Show all lines from the data that include the word "frame".

— start Exercise inputs —

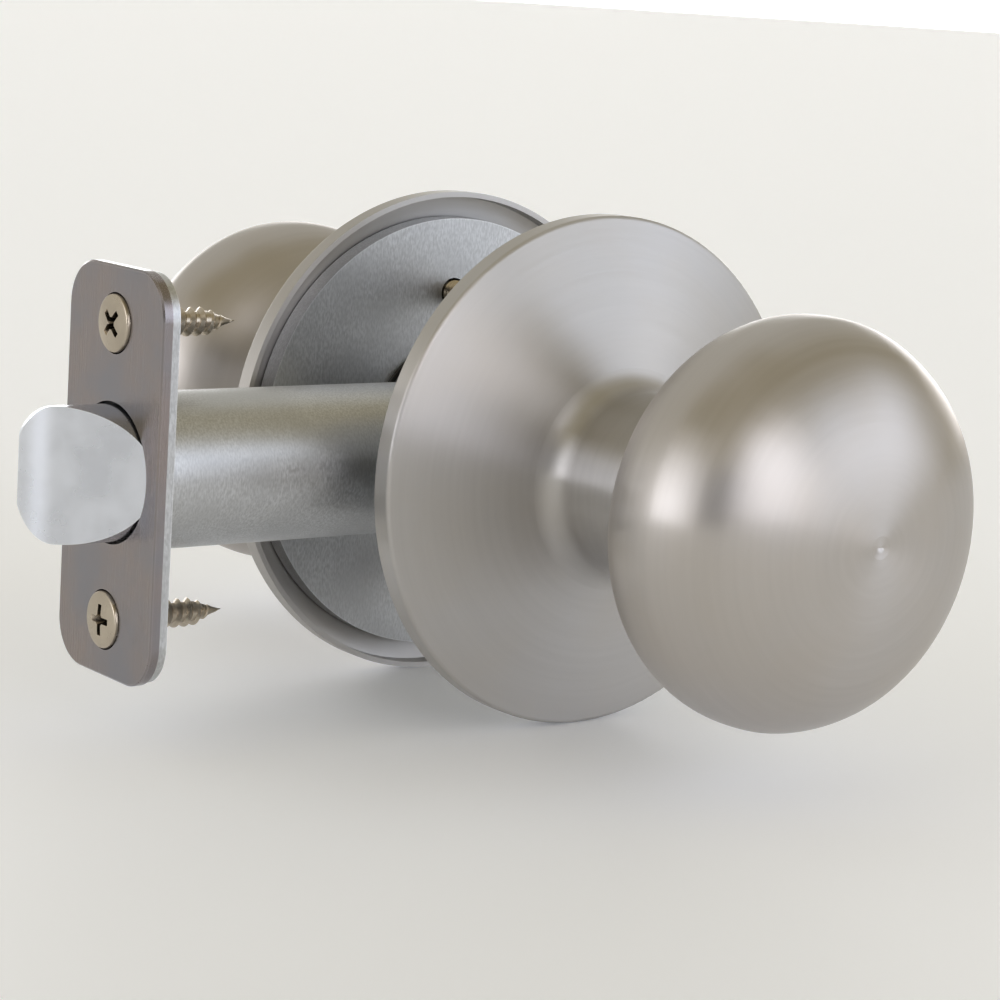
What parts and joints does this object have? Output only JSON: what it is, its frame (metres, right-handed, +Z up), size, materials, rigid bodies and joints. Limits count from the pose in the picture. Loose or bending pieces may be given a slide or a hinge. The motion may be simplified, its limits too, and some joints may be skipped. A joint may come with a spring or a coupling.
{
  "type": "door knob",
  "caption": "Round passage door knob set: two smooth mushroom knobs on conical roses, joined by a spindle that draws back a spring latch bolt in the door's edge.",
  "frame": {"origin": "on the spindle's axis, in the middle of the door's thickness", "axes": "+Z up, -Y towards the outer knob, -X towards the door's edge and the latch bolt's nose"},
  "size_m": [0.1183, 0.1584, 0.0752],
  "materials": {
    "satin_nickel": "satin, brushed round the axis",
    "bright_zinc": "bright zinc plate, softly polished",
    "plate_nickel": "satin, brushed along its length",
    "screw_nickel": "bright, warm nickel plate",
    "zinc_steel": "dull zinc plate",
    "plain_steel": "turned steel",
    "spring_steel": "oiled spring steel",
    "die_cast_zinc": "as cast",
    "nylon": "black nylon"
  },
  "bodies": {
    "root": {"outer_rose": "satin_nickel", "inner_rose": "satin_nickel", "faceplate": "plate_nickel", "upper_faceplate_screw": "screw_nickel", "lower_faceplate_screw": "screw_nickel", "through_screws": "screw_nickel", "outer_mounting_plate": "zinc_steel", "inner_mounting_plate": "zinc_steel", "mounting_posts": "zinc_steel", "latch_backplate": "zinc_steel", "latch_tube": "zinc_steel", "spring_stop": "zinc_steel", "outer_latch_case": "zinc_steel", "inner_latch_case": "zinc_steel", "case_rivets": "zinc_steel", "bolt_spring": "spring_steel", "outer_bearing": "nylon", "inner_bearing": "nylon", "bolt_guide": "nylon"},
    "knobs": {"outer_knob_shell": "satin_nickel", "outer_knob_shank": "plain_steel", "outer_knob_driver": "die_cast_zinc", "outer_retaining_ring": "spring_steel", "inner_knob_shell": "satin_nickel", "inner_knob_shank": "plain_steel", "inner_knob_driver": "die_cast_zinc", "inner_retaining_ring": "spring_steel", "spindle": "zinc_steel", "spindle_pin": "zinc_steel", "latch_hub": "die_cast_zinc"},
    "bolt": {"latch_bolt": "bright_zinc", "bolt_pin": "zinc_steel", "bolt_tail": "zinc_steel", "outer_retractor_strap": "zinc_steel", "inner_retractor_strap": "zinc_steel", "link_pin": "zinc_steel", "cross_pins": "zinc_steel"}
  },
  "joints": [
    {"name": "knob_turn", "type": "hinge", "parent": "root", "child": "knobs", "pos_m": [0, 0, 0], "axis": [0, 1, 0], "range_deg": [0, 62]},
    {"name": "bolt_slide", "type": "slide", "parent": "root", "child": "bolt", "axis": [1, 0, 0], "range_m": [0, 0.01023], "stiffness_N_per_m": 100, "springref_m": -0.01, "deforming": ["bolt_spring"]}
  ],
  "couplings": [
    {"joint": "bolt_slide", "follows": "knob_turn", "m_per_rad": 0.0094399}
  ]
}
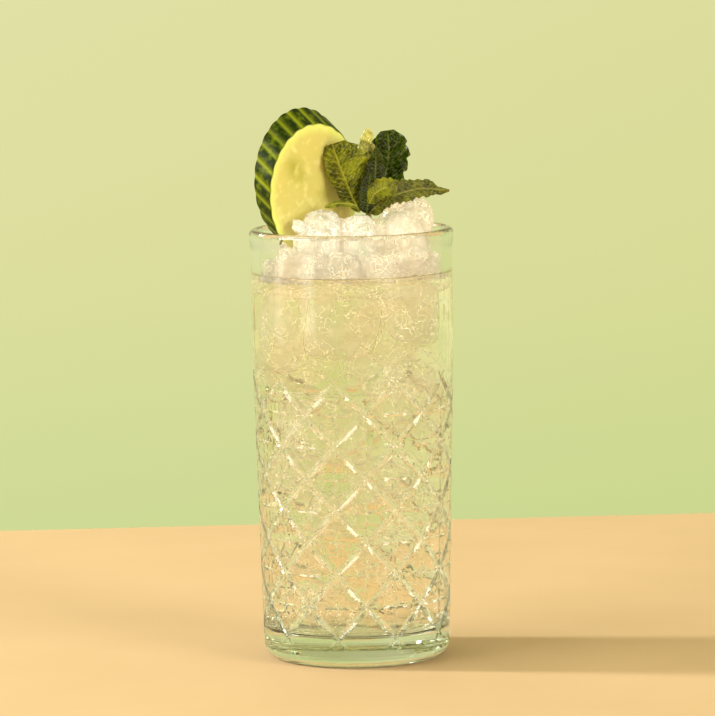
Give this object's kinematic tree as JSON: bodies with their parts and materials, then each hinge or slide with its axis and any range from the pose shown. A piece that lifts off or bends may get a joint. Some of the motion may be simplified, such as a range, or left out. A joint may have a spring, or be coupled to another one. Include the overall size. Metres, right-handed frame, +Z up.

— end Exercise inputs —

**Output**
What parts and joints does this object have? Output only JSON: what it is, its frame (metres, right-handed, +Z up), size, materials, rigid bodies and joints. Limits count from the pose in the picture. Loose or bending pieces may be given a slide or a hinge. The motion may be simplified, its limits too, and some joints may be skipped. A joint may come with a spring or a coupling.
  "frame": {"origin": "on the spindle's axis, in the middle of the door's thickness", "axes": "+Z up, -Y towards the outer knob, -X towards the door's edge and the latch bolt's nose"},
Give this object's kinematic tree as JSON: bodies with their parts and materials, then each hinge or slide with its axis and any range from the pose shown. A piece that lifts off or bends may get a joint. Some of the motion may be simplified, such as a range, or left out. A joint may have a spring, or be coupled to another one. Include the overall size. Metres, right-handed frame, +Z up.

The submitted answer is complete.